A 2008 visit to the Ukeshack!
1 Tennessee Local is by Jimmy Dupre, Edward G. Nelson and Steve Nelson
I learned this song from a tape my former manager (before I realized I was un-maneageble) Genial Johnny Simmons made for me of hillbilly and country material. I believe the recording was Tennessee Ernie Ford.
Here we started with track of me singing and playing on an eight string Kamaka taro patch uke (pocket Leadbelly!) with Matt Weiner on bass, Steve James playing bottleneck on his wooden National Reso-Rocket. Steve overdubbed a resonator mandolin part.
2 Suitcase Breakdown is by Bobby Leecan and Robert Cooksey. Leecan and Cooksey are one of my favorite sources for tunes. Here I'm playing Robert Cooksey's harmonica part on ukulele, and Lani Kurnik is playing guitar following Bobby Leecan's string part. Matt is on bass.
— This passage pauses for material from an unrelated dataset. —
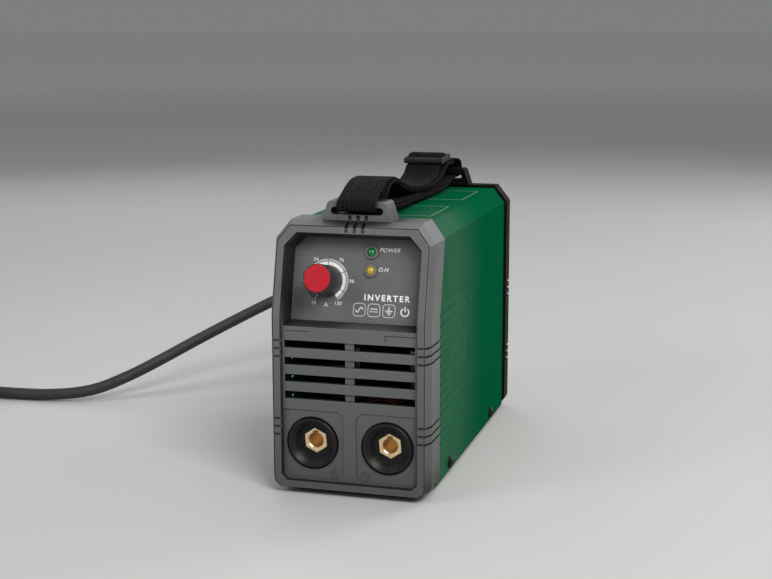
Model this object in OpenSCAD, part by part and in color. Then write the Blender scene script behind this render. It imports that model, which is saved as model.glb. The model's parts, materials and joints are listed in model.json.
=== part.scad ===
// Portable stick welding inverter: a green steel case between two dark mouldings,
// with a current knob, two welding-cable sockets, a carrying strap and a mains cord.
// Front faces -Y, up is +Z, and the feet stand on Z = 0.

/* [Case] */
// Width across the front and rear mouldings
body_w = 105.4; // [104:0.2:108]
// Height of the mouldings, without feet and strap tabs
body_h = 170.9; // [170:0.1:173]
// Depth from the front rim to the back of the rear moulding
body_d = 250.7; // [250:0.1:256]
// Height of the feet
foot_h = 4.5; // [4:0.1:6]
// Height of the bend in the front face
bend_h = 111.7; // [111:0.1:112.5]
// Backward lean of the front face above the bend, in degrees
lean = 13.8; // [13:0.1:14.5]
// Radius of the lower corners
corner_r = 6; // [4:0.5:7]
// Wall of the mouldings
wall = 2; // [1.8:0.1:2.2]

/* [Front] */
// Width of the rim around the front recesses
rim_w = 4.9; // [4.5:0.1:5.2]
// Depth of the bevel between the rim and the side band
bevel_d = 6.9; // [6.5:0.1:7.2]
// Depth of the louvred face behind the rim
face_d = 3; // [2.8:0.1:3.2]
// Depth of the control pocket, square to the leaning face
pocket_d = 12.5; // [12:0.1:13]
// Number of air slots
slots = 4; // [3:1:4]

/* [Controls] */
// Diameter of the red cap
cap_d = 17.5; // [16:0.1:18]
// Length of the knob from the panel to the face of the cap
knob_len = 22; // [20:0.5:23]
// Diameter of the lamp lenses
led_d = 6; // [5.8:0.1:6.2]

/* [Sockets] */
// Bore of the brass contact, for a 9 mm welding-cable plug
socket_bore = 9.2; // [9.1:0.05:9.3]
// Distance from the centre line to each socket
socket_x = 24.8; // [24.5:0.1:25.2]
// Height of the sockets above the bottom edge
socket_z = 29.3; // [29:0.1:30]

/* [Strap] */
// Width of the webbing
strap_w = 25.5; // [25:0.5:28]
// Thickness of one layer of webbing
web_t = 1.4; // [1.2:0.1:1.5]

/* [Cord] */
// Diameter of the mains cord
cord_d = 9; // [8:0.5:9]
// Radius of the coil, at the middle of its bundle
coil_r = 48; // [46:1:50]

/* [Hidden] */
$fn = 48;
fit = 0.05; // running clearance on a radius
half_w = body_w / 2;
run = tan(lean); // how far the leaning face goes back per millimetre of height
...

3 High Society A.J. Piron and Clarence Williams are credited with this song and out of the many recordings of it, I mostly listened to the Clarence Williams one. Here I'm playing metal uke, Matt is bowing his bass and Craig Flory and Hans Teuber are on clarinets.
I have long thought that the metal Ron Phillips ukulele and guitars I play would sound great with horns, so I asked Hans Teuber to make me a couple arrangements.
I feel so lucky to know Hans-I first saw him playing with John Miller at a tiny show in 1999, and I asked him to play on "Space Needle" on my 2000 release "X-Rey Guitar" a tune which remains one of my favorites (I mean I have it on my own i-pod fergawdsakes). Hans has been playing a weekly gig for the last year or so about two blocks from my house in Seattle, so I've been able to listen to him in detail. Very stimulating! Especially when my next door neighbor and former bandmate in The Yes Yes Boys, Craig Flory sits in.
4 Thank You Bird by me and a bird. This was recorded in Australia one hot summer day in January 2007, at Sound Level in Ultimo, Sydney. My friend Dom Turner, the reigning king of Australian acoustic blues, is playing bottleneck tuned down to open C on his 12 string and Steve James played his National resonator mandolin. I'm playing a Ron Phillips mini-parlor resonator guitar. No uke! it's a trick.
This tune came from an amazing bird song I heard while staying in Balmain, another neighborhood in Sydney, at the old Nurses Home (now a bed and breakfast). Every morning about 7am I woke to a bird singing the first section of this tune. I never saw the bird, and whistleing the tune to people just made them think I was a nut. But another musician staying at there confirmed the tune I heard. I wrote the B and C sections, but the A is all bird.
5 Up The Country Robert Hicks: Barbecue Bob Just me and my concert sized resonator uke, tuned ACF#B. Barbecue of the soul-that's Robert Hicks.
6 New Oldtime Hula Blues The Hula Blues is one of those catchy, vapid '20s tunes that make your feet want to dance and your brain want to cringe. I wrote my own version, and asked the Northwest's best hillbilly singer and killer rhythm guitar player Jo Miller to help me sing it.
7 Oh Lizzie This is from the playing of Johnny Dodds, accompanied on the orginal by Lil Hardin Armstrong. Craig Flory is over the top, just like Johnny. Matt is on bass.
8 Keep It Clean From the playing of Charley Jordan, a St Louis guitarist of the '20s and '30s. I'm singing and playing resonator uke, with Steve James playing bottleneck guitar in open G tuning, capoed to B.
9 Land of Calypso was written and performed by Rafael De Leon, the Roaring Lion, who made his debut in 1927 and was one of the top Calypsonians all through the 30s and 40s, along with Lord Invader, Atilla and the Growling Tiger. This song explains, in typically erudite calypsonian fashion the origins of itself. Here's another verse I just learned
Excitement reached such a tempo
When I said that the calypso
Is an ancient French ballad
That was adapted by Trinidad
A fellow said if you please, it was sung
By Espinosa and Socrates
And Hannibal sang a calypso
When crossing the Alps to meet Scipio...
10 You Run and Tell Another great Charley Jordan song, again with Steve James on bottleneck, this time in open D tuning, to play with the resonator uke in D.
11 Sideman As smart as any Calypsonian from days of yore, Dave Frishberg wrote this excellent depiction of the perfect jazz life.Matt Weiner and I are the rhythm section while Mike Bristow aka Mr P.I.B. takes the electrified uke solo.